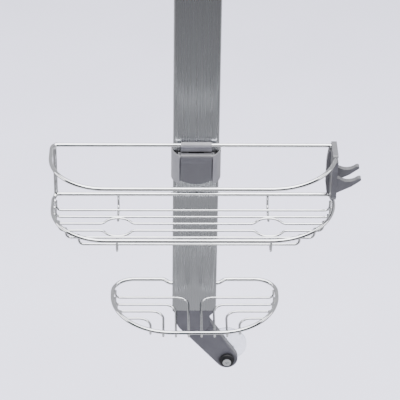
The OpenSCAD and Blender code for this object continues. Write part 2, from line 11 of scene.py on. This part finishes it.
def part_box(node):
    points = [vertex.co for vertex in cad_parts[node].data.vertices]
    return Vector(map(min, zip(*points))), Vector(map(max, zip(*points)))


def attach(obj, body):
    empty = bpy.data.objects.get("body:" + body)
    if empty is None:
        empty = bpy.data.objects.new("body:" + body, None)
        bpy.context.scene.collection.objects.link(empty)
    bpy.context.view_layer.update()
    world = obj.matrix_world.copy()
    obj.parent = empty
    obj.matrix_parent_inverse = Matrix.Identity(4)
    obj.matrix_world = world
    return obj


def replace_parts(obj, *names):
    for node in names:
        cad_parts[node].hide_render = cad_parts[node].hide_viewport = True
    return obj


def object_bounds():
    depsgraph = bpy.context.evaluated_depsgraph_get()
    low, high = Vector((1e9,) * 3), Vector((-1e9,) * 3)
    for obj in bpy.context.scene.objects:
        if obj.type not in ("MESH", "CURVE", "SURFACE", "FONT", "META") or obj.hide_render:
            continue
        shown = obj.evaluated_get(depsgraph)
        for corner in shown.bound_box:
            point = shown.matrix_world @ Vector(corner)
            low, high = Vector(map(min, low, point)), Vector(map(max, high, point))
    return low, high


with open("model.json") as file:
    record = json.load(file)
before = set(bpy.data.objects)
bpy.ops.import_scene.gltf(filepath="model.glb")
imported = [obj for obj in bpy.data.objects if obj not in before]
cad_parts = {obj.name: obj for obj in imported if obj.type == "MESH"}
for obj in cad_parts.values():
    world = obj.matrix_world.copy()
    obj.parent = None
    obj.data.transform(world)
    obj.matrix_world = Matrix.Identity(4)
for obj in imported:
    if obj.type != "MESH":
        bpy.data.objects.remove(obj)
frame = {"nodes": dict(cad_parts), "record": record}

**EXERCISE:** Copy out all lines that carry the word "data".

**FULL RESPONSE:**
    points = [vertex.co for vertex in cad_parts[node].data.vertices]
    empty = bpy.data.objects.get("body:" + body)
        empty = bpy.data.objects.new("body:" + body, None)
before = set(bpy.data.objects)
imported = [obj for obj in bpy.data.objects if obj not in before]
    obj.data.transform(world)
        bpy.data.objects.remove(obj)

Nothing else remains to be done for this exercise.